Back in April, archaeologists with Egypt’s Ministry of Antiquities discovered a 3,700-year-old pyramid at the necropolis of Dahshur, outside of Cairo. The mysterious tomb was hailed as unique for possibly being Egypt’s first smooth-sided pyramid, as we previously reported. While only the inner portions of the pyramid remain intact, now archaeologists have uncovered substantial evidence linking the once-magnificent burial monument to the 13th Dynasty King Ameny Qemau, and specifically to one of his daughters, according to the Art Newspaper.
Along with an inscribed block and religious texts, excavations have unearthed what is believed to have been a princess’ burial chambers. Inside, scientists found a sarcophagus, canopic jars containing human organs and wrappings, which were boxed and labeled with inscriptions that alluded to one of the King’s daughters.

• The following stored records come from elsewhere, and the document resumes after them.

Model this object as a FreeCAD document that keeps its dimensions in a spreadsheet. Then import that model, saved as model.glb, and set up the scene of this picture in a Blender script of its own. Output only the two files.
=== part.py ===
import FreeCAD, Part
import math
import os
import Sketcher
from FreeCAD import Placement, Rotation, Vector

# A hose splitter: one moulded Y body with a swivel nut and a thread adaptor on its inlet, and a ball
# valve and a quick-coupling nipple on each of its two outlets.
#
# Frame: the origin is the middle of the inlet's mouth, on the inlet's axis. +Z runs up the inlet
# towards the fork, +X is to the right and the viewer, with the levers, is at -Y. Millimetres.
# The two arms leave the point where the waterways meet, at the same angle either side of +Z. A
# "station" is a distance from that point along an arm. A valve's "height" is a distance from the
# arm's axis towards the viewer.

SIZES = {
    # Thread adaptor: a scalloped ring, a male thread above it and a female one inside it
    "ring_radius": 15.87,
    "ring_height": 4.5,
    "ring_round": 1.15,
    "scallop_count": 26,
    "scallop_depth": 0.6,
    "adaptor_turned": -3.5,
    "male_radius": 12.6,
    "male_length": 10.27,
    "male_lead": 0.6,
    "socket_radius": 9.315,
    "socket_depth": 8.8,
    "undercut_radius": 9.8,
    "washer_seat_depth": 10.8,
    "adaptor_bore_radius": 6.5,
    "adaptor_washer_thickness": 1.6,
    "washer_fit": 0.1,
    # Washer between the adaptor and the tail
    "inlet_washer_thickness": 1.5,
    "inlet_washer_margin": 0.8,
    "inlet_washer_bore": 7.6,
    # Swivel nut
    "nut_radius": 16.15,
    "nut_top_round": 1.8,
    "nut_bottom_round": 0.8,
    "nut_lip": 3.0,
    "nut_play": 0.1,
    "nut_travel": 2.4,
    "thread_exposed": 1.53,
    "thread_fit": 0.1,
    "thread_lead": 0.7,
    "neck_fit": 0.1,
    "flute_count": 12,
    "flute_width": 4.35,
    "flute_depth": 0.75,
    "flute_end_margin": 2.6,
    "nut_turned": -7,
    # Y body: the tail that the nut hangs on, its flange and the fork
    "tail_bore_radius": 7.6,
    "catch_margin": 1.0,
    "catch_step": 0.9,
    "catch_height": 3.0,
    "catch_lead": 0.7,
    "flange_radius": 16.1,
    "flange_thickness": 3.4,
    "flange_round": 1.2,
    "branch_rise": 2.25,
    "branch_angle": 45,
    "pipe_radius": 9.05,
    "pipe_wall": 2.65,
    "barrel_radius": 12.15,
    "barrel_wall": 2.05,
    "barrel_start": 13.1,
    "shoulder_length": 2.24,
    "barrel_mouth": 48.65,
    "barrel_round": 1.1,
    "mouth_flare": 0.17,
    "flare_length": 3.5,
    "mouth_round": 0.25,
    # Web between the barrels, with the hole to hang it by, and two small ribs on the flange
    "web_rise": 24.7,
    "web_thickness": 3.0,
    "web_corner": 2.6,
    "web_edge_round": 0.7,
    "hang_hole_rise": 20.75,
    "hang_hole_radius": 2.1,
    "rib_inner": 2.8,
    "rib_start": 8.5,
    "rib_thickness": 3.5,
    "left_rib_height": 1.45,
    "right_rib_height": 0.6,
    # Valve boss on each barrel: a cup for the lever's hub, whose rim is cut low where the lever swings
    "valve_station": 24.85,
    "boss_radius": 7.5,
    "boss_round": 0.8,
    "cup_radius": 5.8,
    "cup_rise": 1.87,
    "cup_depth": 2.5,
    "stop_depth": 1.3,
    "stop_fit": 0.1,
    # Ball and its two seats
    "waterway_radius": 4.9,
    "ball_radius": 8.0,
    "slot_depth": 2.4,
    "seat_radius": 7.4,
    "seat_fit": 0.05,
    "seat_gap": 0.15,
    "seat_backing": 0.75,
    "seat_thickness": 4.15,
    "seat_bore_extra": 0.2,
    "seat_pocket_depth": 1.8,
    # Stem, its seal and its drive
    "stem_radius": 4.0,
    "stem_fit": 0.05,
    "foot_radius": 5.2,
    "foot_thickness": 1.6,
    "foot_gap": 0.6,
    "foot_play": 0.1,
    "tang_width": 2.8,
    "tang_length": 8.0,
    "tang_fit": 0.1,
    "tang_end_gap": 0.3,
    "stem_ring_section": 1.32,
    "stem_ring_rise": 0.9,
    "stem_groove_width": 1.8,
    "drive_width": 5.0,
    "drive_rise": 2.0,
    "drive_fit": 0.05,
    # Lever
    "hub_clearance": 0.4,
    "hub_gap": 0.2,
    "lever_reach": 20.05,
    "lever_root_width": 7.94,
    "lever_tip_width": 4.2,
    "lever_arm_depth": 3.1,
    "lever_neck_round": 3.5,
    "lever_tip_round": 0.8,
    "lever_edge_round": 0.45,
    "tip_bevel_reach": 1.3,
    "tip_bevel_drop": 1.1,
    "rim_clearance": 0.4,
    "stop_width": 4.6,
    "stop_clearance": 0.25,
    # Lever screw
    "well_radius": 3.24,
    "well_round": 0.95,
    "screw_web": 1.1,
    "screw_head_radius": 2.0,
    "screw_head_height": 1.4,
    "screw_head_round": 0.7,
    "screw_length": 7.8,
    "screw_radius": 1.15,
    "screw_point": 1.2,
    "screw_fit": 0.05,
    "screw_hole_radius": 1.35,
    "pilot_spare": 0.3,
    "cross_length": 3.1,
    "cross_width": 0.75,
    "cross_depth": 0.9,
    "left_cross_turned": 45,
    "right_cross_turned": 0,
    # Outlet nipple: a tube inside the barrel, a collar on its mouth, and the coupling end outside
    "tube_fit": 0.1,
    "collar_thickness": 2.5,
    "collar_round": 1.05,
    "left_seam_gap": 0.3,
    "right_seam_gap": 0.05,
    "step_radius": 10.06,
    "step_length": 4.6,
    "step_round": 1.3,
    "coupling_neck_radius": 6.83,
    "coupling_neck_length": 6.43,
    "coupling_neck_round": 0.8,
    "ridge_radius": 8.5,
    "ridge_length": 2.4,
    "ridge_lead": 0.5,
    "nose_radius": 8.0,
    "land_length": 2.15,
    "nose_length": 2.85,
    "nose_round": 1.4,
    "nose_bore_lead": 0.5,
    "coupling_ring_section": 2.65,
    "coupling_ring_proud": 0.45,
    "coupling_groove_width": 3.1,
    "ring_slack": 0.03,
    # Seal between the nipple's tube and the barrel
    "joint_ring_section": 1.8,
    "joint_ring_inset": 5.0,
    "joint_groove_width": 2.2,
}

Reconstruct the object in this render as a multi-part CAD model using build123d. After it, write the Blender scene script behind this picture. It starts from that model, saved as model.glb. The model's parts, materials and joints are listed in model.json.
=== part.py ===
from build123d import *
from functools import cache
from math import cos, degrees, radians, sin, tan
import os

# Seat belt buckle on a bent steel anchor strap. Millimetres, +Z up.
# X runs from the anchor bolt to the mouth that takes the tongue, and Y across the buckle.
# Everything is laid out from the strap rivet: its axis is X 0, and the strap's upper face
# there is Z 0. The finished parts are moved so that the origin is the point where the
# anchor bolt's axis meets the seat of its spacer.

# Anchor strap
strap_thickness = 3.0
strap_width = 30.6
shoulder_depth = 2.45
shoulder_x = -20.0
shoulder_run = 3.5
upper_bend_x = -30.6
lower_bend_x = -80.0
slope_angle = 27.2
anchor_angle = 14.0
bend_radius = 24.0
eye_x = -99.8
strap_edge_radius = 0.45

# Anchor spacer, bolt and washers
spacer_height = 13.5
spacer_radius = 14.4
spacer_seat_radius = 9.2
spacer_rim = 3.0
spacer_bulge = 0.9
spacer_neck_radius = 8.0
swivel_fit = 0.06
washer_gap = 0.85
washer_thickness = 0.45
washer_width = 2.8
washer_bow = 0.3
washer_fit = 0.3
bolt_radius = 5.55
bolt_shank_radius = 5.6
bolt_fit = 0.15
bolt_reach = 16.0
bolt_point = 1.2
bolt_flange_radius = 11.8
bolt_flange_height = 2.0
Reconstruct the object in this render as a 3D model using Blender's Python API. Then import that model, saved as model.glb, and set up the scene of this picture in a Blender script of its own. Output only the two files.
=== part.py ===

There is already another pyramid in Dahshur associated with King Ameny Quemu. Approximately 2,000-feet away from the current excavation site, a pyramid inscribed with the King’s name was discovered in 1957. Why did Dahshur have two pyramids for just one king? The recent discovery may solve that quandary, explains University of Bristol research fellow Aidan Dodson, speaking with Live Science.
“The pyramid is not of a type appropriate to a princess. It must therefore have been built for a king, but then usurped for her burial,” says Dodson. “The Ameny Qemau text suggests that he may have usurped the pyramid built for his predecessor for the interment of one of his daughters, as there is no reason why he should have built two pyramids of his own.”